With the analysis pending, the state's purchase of the new machines "is not a certainty," Fawell said.

Ehrlich's order occurs less than two weeks after Johns Hopkins University researchers concluded that the AccuVote-TS machines built by Diebold Election Systems of McKinney, Texas, were vulnerable to hackers, multiple votes and vote-switching.

Maryland recently agreed to buy more than 11,000 of the machines, placing the state on the leading edge of a movement to upgrade voting technology after the error-ridden 2000 presidential election in Florida.

The researchers based their results on a review of the computer code that runs the system. Diebold has countered that the study used an outdated version of the code and did not account for real-world safeguards that protect against abuse.

Diebold officials said yesterday that the company will cooperate with the evaluation, which they said was the first of its kind among the several states using the touch-screen terminals and software.

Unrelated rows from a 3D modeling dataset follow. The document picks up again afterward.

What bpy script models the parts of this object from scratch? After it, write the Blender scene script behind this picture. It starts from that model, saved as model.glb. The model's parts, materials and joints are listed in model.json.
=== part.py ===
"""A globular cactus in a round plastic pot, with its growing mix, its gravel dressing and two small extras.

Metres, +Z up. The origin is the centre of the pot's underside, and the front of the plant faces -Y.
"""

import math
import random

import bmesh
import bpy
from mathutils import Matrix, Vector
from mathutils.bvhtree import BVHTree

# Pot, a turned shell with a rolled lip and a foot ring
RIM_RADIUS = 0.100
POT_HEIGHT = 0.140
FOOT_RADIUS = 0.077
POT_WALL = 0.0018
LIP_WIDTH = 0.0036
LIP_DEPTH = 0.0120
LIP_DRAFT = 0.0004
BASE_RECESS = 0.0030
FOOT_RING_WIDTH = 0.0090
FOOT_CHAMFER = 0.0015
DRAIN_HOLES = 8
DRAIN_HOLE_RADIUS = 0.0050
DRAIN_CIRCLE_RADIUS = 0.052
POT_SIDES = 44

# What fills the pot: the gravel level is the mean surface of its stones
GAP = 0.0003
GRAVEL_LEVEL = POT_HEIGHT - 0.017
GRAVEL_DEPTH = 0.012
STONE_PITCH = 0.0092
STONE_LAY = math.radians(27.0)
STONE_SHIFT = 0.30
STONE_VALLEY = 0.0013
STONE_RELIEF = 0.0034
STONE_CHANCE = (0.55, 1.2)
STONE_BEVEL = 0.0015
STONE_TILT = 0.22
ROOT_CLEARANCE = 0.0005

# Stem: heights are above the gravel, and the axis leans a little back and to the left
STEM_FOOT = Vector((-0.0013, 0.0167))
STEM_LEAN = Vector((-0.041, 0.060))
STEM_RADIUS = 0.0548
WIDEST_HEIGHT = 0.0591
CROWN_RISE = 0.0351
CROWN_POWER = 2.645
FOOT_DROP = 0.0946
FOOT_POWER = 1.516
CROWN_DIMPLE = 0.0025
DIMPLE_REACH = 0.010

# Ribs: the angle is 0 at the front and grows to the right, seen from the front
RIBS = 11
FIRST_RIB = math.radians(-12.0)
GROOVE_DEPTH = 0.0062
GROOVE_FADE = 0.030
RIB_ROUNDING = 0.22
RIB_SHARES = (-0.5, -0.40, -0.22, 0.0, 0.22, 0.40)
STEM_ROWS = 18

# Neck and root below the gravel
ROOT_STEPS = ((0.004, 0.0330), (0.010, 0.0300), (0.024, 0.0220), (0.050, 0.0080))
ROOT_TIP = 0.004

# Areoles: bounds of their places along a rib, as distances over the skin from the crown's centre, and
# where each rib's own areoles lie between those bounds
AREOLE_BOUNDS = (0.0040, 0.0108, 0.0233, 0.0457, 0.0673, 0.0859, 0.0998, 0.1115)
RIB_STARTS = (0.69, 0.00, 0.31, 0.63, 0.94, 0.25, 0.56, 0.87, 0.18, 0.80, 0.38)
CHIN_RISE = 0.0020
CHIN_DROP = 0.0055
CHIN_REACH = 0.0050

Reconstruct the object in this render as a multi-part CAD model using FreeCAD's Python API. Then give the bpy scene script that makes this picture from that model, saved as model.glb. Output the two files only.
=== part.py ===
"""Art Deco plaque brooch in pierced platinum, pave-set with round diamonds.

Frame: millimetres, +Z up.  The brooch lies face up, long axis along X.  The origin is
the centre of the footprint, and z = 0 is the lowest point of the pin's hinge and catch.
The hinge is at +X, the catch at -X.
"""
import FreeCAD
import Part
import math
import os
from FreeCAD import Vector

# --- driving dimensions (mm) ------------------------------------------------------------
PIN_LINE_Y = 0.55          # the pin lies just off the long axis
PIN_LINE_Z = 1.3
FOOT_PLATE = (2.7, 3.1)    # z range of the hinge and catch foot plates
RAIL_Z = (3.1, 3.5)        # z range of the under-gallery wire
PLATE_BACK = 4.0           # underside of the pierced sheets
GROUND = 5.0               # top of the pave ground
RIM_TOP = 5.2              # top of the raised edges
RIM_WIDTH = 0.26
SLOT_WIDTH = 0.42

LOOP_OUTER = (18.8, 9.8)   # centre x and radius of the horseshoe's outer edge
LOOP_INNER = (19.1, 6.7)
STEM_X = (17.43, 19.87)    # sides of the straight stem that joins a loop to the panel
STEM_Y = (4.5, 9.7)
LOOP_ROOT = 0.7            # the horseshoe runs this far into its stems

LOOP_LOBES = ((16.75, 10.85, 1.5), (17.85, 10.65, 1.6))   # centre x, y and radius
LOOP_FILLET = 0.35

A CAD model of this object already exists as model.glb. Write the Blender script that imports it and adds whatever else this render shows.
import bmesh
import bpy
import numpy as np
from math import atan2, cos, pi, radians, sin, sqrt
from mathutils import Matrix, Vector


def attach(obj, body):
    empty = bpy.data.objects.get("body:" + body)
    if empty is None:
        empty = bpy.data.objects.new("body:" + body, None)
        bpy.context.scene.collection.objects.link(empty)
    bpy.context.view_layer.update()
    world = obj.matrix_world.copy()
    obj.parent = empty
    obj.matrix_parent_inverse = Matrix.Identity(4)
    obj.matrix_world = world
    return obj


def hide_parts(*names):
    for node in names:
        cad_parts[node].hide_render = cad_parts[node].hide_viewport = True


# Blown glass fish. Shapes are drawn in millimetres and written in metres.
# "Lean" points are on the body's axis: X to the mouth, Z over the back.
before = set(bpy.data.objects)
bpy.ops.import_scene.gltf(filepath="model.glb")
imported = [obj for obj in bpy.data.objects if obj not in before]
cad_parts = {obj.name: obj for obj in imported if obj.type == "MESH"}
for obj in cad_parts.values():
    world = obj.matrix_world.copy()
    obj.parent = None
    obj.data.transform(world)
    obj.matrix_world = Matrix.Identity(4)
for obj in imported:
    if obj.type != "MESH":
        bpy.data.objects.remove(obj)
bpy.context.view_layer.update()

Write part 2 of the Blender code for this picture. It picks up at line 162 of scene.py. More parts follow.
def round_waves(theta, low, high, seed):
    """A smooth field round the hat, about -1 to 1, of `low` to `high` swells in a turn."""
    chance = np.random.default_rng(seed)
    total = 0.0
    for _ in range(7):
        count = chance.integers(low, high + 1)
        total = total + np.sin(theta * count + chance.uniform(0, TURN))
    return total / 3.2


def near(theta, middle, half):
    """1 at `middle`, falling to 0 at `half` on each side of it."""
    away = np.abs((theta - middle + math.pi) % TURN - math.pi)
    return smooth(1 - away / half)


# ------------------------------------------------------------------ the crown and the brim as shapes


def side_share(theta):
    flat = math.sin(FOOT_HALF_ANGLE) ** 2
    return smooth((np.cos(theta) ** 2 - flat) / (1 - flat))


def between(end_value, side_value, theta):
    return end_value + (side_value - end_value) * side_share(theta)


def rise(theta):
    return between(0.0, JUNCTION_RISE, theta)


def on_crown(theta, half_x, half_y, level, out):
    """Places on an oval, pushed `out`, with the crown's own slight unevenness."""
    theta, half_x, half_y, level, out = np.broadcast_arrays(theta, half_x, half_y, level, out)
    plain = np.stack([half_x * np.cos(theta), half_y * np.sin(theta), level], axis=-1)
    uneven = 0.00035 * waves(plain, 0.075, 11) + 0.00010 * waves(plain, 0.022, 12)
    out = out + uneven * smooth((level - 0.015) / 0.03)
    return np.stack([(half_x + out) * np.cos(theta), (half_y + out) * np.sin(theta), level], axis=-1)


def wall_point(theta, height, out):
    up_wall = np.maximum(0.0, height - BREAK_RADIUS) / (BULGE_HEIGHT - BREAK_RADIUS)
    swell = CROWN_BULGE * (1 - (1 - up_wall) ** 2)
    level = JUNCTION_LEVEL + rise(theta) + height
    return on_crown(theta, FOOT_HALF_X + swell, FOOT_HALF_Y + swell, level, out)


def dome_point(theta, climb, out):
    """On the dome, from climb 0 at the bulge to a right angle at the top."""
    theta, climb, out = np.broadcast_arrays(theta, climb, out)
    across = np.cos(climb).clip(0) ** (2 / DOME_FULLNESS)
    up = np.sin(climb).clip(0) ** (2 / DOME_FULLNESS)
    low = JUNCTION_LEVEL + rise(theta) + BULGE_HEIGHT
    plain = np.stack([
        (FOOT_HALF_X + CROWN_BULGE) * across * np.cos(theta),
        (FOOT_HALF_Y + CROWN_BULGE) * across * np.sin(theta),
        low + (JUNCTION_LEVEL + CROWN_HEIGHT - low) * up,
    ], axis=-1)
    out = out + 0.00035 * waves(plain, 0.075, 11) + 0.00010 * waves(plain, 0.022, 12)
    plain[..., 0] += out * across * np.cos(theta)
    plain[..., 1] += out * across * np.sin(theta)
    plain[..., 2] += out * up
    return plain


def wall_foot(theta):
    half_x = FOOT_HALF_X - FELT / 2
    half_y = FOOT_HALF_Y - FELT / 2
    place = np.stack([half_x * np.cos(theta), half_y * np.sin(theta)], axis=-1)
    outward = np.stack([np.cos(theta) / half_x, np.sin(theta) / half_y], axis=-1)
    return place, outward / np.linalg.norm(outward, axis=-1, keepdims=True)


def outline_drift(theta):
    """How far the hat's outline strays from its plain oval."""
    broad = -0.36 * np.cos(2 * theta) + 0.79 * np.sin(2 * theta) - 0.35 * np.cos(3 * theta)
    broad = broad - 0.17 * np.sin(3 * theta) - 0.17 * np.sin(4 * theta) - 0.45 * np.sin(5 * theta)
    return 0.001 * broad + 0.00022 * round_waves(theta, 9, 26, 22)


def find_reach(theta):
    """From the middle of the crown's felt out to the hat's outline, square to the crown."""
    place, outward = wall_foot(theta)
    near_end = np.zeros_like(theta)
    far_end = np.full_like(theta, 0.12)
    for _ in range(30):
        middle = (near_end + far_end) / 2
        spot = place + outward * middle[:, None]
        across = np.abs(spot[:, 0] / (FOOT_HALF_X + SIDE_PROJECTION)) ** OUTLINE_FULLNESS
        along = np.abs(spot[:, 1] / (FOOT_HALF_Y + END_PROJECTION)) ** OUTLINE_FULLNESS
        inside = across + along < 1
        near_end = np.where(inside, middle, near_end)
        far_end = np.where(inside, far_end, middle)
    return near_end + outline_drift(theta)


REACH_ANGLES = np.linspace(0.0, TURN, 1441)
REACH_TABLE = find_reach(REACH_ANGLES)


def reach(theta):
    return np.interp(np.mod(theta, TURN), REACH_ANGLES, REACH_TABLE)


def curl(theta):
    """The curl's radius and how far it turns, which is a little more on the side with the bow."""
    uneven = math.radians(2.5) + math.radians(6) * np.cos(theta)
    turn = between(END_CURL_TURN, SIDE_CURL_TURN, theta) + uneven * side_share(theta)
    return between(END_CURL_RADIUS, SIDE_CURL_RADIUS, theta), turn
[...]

In Maryland, four counties - Allegany, Dorchester, Montgomery and Prince George's - used the machines for last year's election, largely without incident.

"We are confident that no problems will arise from the review," said Diebold spokesman Michael A. Jacobsen. "Should the third-party review require action on our part, we are going to work closely with the customer, in this case Maryland, to make sure their needs are met."

While praising the quality and reputation of the California company that will perform the evaluation, Aviel Rubin, technical director of Hopkins' Information Security Institute, said he was troubled that neither Diebold nor Maryland officials have contacted him or his colleagues to talk about their findings.

"I am really surprised that they are not having SAIC talk to us. I'm very disappointed in that," Rubin said. "No one from the state of Maryland has talked to us."

Fawell said the California company would review the Hopkins report, but said the researchers would not be contacted directly to keep the evaluation as independent as possible.

He also said that Diebold has agreed to allow SAIC to review the proprietary code for the voting system, a condition that Rubin called important to a thorough analysis.

The Hopkins study has stoked an intense national debate over whether electronic voting machines are secure and accurate enough to justify expensive federal and state efforts to replace older technology.

Some say Ehrlich should use the latest findings to pull the plug on the state's impending investment.

"The state was a guinea pig in this whole process," said former Del. Cheryl C. Kagan, a Montgomery County Democrat who has criticized the Glendening administration's ion of Diebold to provide the machines.

"The [19 counties] should keep what they've got, rather than going headlong into a new process that has yet to be successfully tested.

"Especially in bad fiscal times, $55 million in new technology that might be flawed is irresponsible, if not obscene," Kagan said.

In Baltimore County, where chief technology officer Thomas G. Iler was part of a state panel that raised questions about the new system, officials have asked for the new system to be delayed. The state has denied the request.

"The [governor's] decision underscores our stated concerns about the newness of the technology, and the caution that needs to be taken when applying a new technology to a critical function of government," Iler said yesterday.

"The governor is making a good step."

Administration and state elections board officials have shown little willingness to delay buying the machines, saying Maryland is required under state and federal law to upgrade its voting technologies.

State board of elections administrator Linda Lamone has said the Diebold machines performed well enough in the four counties last year to justify their widespread introduction.

"We at the state board have confidence in the Diebold system," said board chairman Gilles Burger in a statement yesterday.

"We hold the utmost value in voter integrity and security and take credible claims of vulnerability seriously."

Maryland has an existing two-year $2.6 million contract with SAIC to analyze software the state is buying and security associated with it.

The review ordered by Ehrlich will not cost the state additional money, Fawell said.